## Begin Provided material
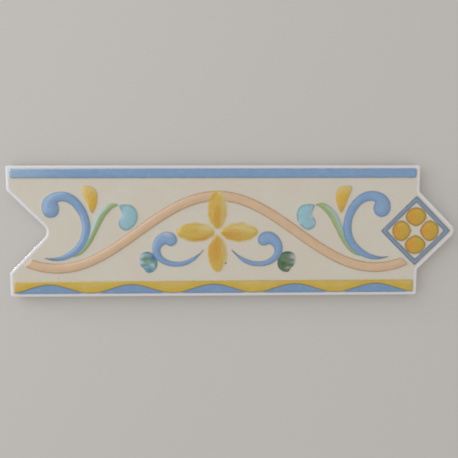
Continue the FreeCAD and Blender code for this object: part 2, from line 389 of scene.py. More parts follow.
def travel(path):
    """Distance along a path up to each of its points."""
    return np.concatenate([[0.0], np.cumsum(np.linalg.norm(np.diff(path, axis=0), axis=1))])


def smooth_line(rows):
    """Points of a natural cubic spline through rows of any number of values, spaced by their x and y."""
    p = np.array(rows, float)
    count = len(p)
    chord = travel(p[:, :2])
    gap = np.diff(chord)
    matrix = np.eye(count)
    right = np.zeros_like(p)
    for i in range(1, count - 1):
        matrix[i, i - 1 : i + 2] = gap[i - 1], 2 * (gap[i - 1] + gap[i]), gap[i]
        right[i] = 6 * ((p[i + 1] - p[i]) / gap[i] - (p[i] - p[i - 1]) / gap[i - 1])
    bend = np.linalg.solve(matrix, right)
    s = np.linspace(0, chord[-1], max(8, int(chord[-1] / stroke_step)))
    k = np.clip(np.searchsorted(chord, s, side="right") - 1, 0, count - 2)
    a = (chord[k + 1] - s)[:, None]
    b = (s - chord[k])[:, None]
    g = gap[k][:, None]
    cubic = (bend[k] * a**3 + bend[k + 1] * b**3) / (6 * g)
    return cubic + (p[k] / g - bend[k] * g / 6) * a + (p[k + 1] / g - bend[k + 1] * g / 6) * b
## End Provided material
Extract each line from the listing above, please, and repeat it exactly.

■ Final answer:
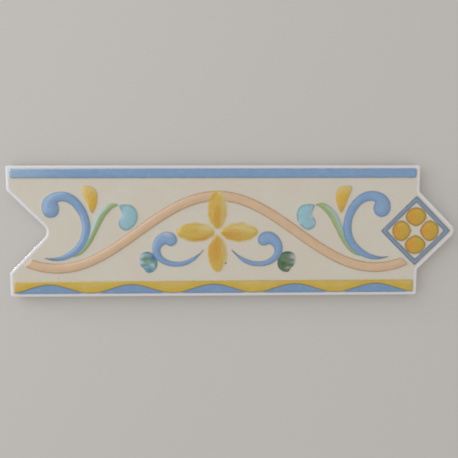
Continue the FreeCAD and Blender code for this object: part 2, from line 389 of scene.py. More parts follow.
def travel(path):
    """Distance along a path up to each of its points."""
    return np.concatenate([[0.0], np.cumsum(np.linalg.norm(np.diff(path, axis=0), axis=1))])


def smooth_line(rows):
    """Points of a natural cubic spline through rows of any number of values, spaced by their x and y."""
    p = np.array(rows, float)
    count = len(p)
    chord = travel(p[:, :2])
    gap = np.diff(chord)
    matrix = np.eye(count)
    right = np.zeros_like(p)
    for i in range(1, count - 1):
        matrix[i, i - 1 : i + 2] = gap[i - 1], 2 * (gap[i - 1] + gap[i]), gap[i]
        right[i] = 6 * ((p[i + 1] - p[i]) / gap[i] - (p[i] - p[i - 1]) / gap[i - 1])
    bend = np.linalg.solve(matrix, right)
    s = np.linspace(0, chord[-1], max(8, int(chord[-1] / stroke_step)))
    k = np.clip(np.searchsorted(chord, s, side="right") - 1, 0, count - 2)
    a = (chord[k + 1] - s)[:, None]
    b = (s - chord[k])[:, None]
    g = gap[k][:, None]
    cubic = (bend[k] * a**3 + bend[k + 1] * b**3) / (6 * g)
    return cubic + (p[k] / g - bend[k] * g / 6) * a + (p[k + 1] / g - bend[k + 1] * g / 6) * b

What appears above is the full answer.